--- OBJECTIVE ---
Take the material below and write it all out again exactly.

--- DATASET SECTION ---
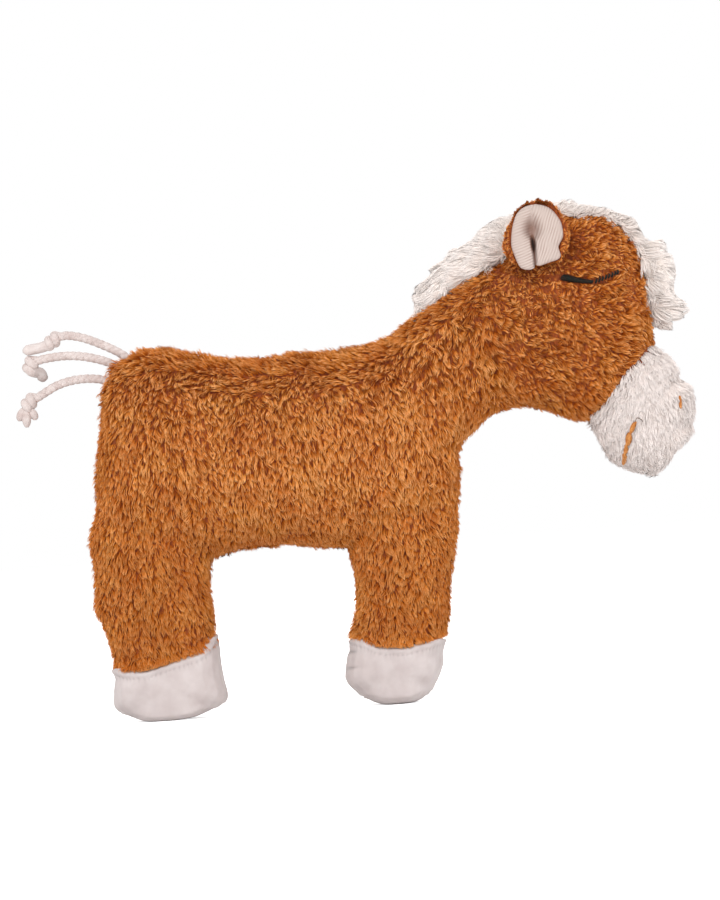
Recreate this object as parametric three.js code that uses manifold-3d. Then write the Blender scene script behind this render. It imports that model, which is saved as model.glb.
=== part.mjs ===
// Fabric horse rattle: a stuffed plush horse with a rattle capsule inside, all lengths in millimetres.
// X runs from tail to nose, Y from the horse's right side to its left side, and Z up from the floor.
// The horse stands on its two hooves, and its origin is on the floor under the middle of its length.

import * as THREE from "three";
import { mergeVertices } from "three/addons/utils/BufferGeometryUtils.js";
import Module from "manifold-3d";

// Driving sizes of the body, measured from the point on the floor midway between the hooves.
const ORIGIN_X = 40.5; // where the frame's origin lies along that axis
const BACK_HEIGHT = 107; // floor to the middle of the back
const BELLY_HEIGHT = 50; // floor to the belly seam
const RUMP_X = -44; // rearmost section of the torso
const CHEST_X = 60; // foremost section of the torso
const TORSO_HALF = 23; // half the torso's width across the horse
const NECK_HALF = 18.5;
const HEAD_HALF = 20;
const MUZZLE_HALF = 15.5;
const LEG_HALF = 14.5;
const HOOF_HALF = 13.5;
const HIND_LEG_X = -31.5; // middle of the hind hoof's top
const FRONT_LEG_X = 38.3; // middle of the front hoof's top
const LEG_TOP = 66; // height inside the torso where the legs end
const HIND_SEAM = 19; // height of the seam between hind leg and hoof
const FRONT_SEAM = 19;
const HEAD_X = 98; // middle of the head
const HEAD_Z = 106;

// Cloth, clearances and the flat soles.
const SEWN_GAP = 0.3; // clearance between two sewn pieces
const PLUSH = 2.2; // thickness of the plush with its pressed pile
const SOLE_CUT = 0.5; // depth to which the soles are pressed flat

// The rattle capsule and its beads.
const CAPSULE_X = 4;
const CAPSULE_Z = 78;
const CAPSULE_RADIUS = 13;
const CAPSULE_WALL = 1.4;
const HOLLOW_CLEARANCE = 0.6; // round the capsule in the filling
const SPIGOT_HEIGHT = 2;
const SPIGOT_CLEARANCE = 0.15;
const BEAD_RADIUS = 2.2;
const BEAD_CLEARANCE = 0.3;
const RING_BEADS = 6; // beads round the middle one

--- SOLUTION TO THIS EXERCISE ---
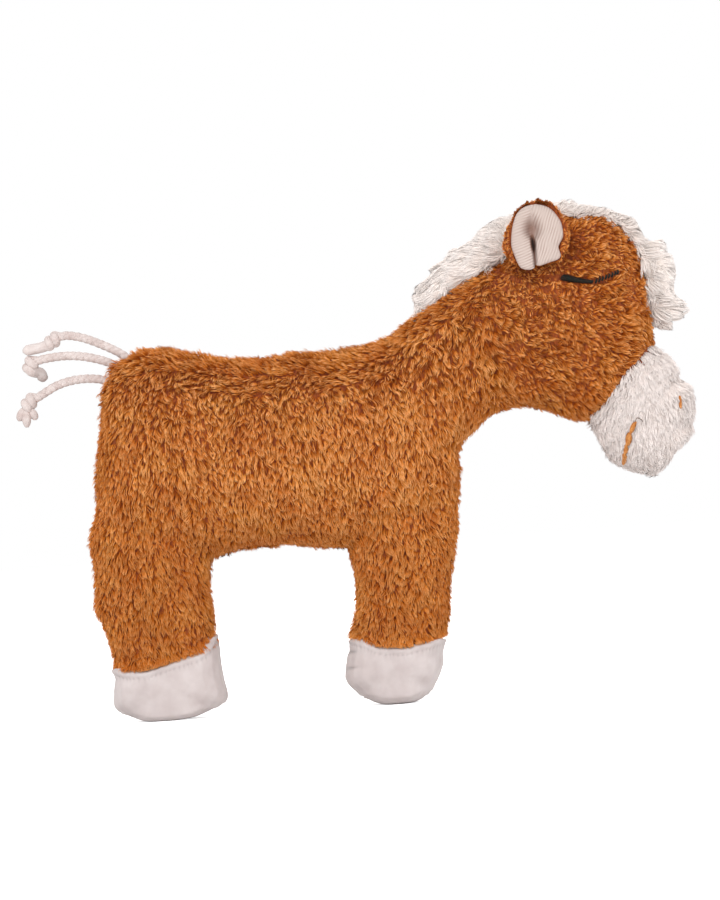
Recreate this object as parametric three.js code that uses manifold-3d. Then write the Blender scene script behind this render. It imports that model, which is saved as model.glb.
=== part.mjs ===
// Fabric horse rattle: a stuffed plush horse with a rattle capsule inside, all lengths in millimetres.
// X runs from tail to nose, Y from the horse's right side to its left side, and Z up from the floor.
// The horse stands on its two hooves, and its origin is on the floor under the middle of its length.

import * as THREE from "three";
import { mergeVertices } from "three/addons/utils/BufferGeometryUtils.js";
import Module from "manifold-3d";

// Driving sizes of the body, measured from the point on the floor midway between the hooves.
const ORIGIN_X = 40.5; // where the frame's origin lies along that axis
const BACK_HEIGHT = 107; // floor to the middle of the back
const BELLY_HEIGHT = 50; // floor to the belly seam
const RUMP_X = -44; // rearmost section of the torso
const CHEST_X = 60; // foremost section of the torso
const TORSO_HALF = 23; // half the torso's width across the horse
const NECK_HALF = 18.5;
const HEAD_HALF = 20;
const MUZZLE_HALF = 15.5;
const LEG_HALF = 14.5;
const HOOF_HALF = 13.5;
const HIND_LEG_X = -31.5; // middle of the hind hoof's top
const FRONT_LEG_X = 38.3; // middle of the front hoof's top
const LEG_TOP = 66; // height inside the torso where the legs end
const HIND_SEAM = 19; // height of the seam between hind leg and hoof
const FRONT_SEAM = 19;
const HEAD_X = 98; // middle of the head
const HEAD_Z = 106;

// Cloth, clearances and the flat soles.
const SEWN_GAP = 0.3; // clearance between two sewn pieces
const PLUSH = 2.2; // thickness of the plush with its pressed pile
const SOLE_CUT = 0.5; // depth to which the soles are pressed flat

// The rattle capsule and its beads.
const CAPSULE_X = 4;
const CAPSULE_Z = 78;
const CAPSULE_RADIUS = 13;
const CAPSULE_WALL = 1.4;
const HOLLOW_CLEARANCE = 0.6; // round the capsule in the filling
const SPIGOT_HEIGHT = 2;
const SPIGOT_CLEARANCE = 0.15;
const BEAD_RADIUS = 2.2;
const BEAD_CLEARANCE = 0.3;
const RING_BEADS = 6; // beads round the middle one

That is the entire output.